When a prospective client declines to work with you because of money, the reality is that they don't view your services as an investment in themselves and their goals. They don't see how working with you will deliver added value, so they view your services as an expense they can do without.
When a client sees you as an expense, they say things like:
"I'd like to, but I'm saving up for X."
"That sounds expensive."
"I can't afford it."
Conquering the "Money Excuse"
One of the biggest mistakes business owners make is they spend a lot of time explaining how they will work with their clients (the features) instead of talking about the benefits or the outcomes the client will receive that will solve their problems (what they are actually buying).
In order to overcome the money excuse and get new clients, you need to clearly define the value you'll add and the payoffs your client will receive. There's a definite art to this subtle technique, but once you master it you'll find it's easier than ever to transform a "no" into a paying client.
The Two Islands
To illustrate how this is done, I want you to imagine that there are two islands. The first is The Island of Today, where your prospect is currently. This island represents the challenges your client is facing -- being overweight, not making enough money, not having money for retirement, searching for the perfect home or putting up with clutter and what their life looks and feels like because of those challenges.
The second is The Island of Full Potential, where your client would one day like to be. This island represents everything your prospect wants to achieve, create or become. In the middle of these two islands is a vast ocean and you are the boat that can take your client from The Island of Today to The Island of Full Potential.
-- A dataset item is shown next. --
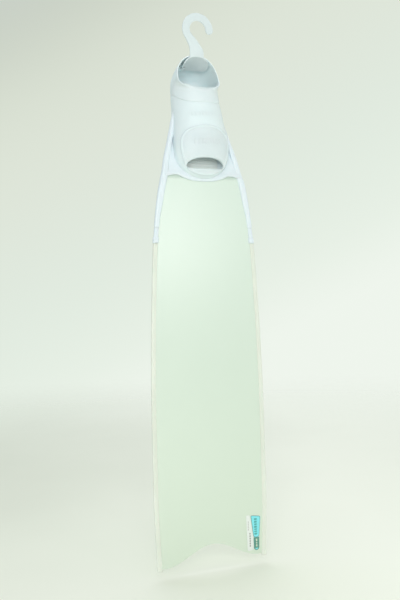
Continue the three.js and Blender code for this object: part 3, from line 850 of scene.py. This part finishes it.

The most important thing to remember is that your client does not care what the boat looks like. He doesn't care whether the wood is cherry or oak, and he isn't interested in what the steering wheel looks like. But that is what we tend to do. We explain that they will receive a 90-minute consultation, a quarterly financial analysis, weekly check-ins plans or that you will meet on the phone versus in person.
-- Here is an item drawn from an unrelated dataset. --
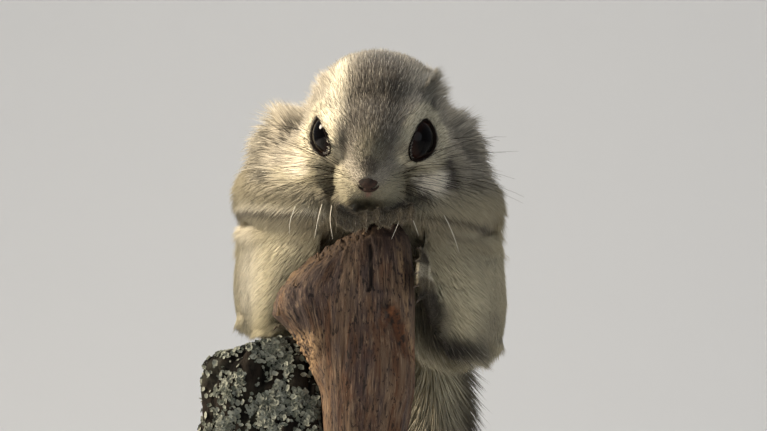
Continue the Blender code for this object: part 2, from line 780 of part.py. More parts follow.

Your client just wants to know what the outcomes are. He wants to know the tangible and intangible outcomes. Tangible outcomes are what they will get e.g. more sales, money for college, an organized house; Intangible outcomes are how they will feel e.g. confidence, calm, less overwhelm.
How quickly will they arrive at The Island of Full Potential? What's in store when they arrive? How will their lives, business, finances or relationships change as a result of working with you?
Yes, he also wants to "how" and you need to be able to explain how you will work together however this is a much smaller part of he sales conversation. He isn't paying for the "how" he is paying for the payoffs and when we spend too much time on the "how" our clients think they are spending money on things like time, plans or calls versus the fact they will have a brand that is easily recognizable and be able to attract their ideal clients who are happy to pay them their fees.
What to Emphasize, What to Avoid...
Here's what this technique looks like in action when it's done correctly:
"When you work with us, we'll meet quarterly to make sure you're hitting your investment goals. During this meeting we'll assess how the current strategy is working and make course adjustments to ensure you make your yearly goals without any missed opportunities."
Notice there is an emphasis on benefits. This statement clearly illustrates how each feature will add value and enhance the client's life and finances.
Next, when it's time to talk money with your prospect, avoid using words like "cost" and "price" which are trigger words for spending and buying. They are making an investment in themselves, their dreams and goals.
"For our team to come in and completely manage your investment portfolio so you can take it off your radar and live your life while knowing that your portfolio is operating at its highest potential and earning you money, it would be an investment of $$$."
By stressing the value you'll add and the ROI your client will receive, you strategically position your services as an investment, not an expense. This slight shift will inspire your prospects to see you in a whole new light and up your chances of closing the deal.
What "investment versus expense" strategies do you currently employ during talks with prospective clients?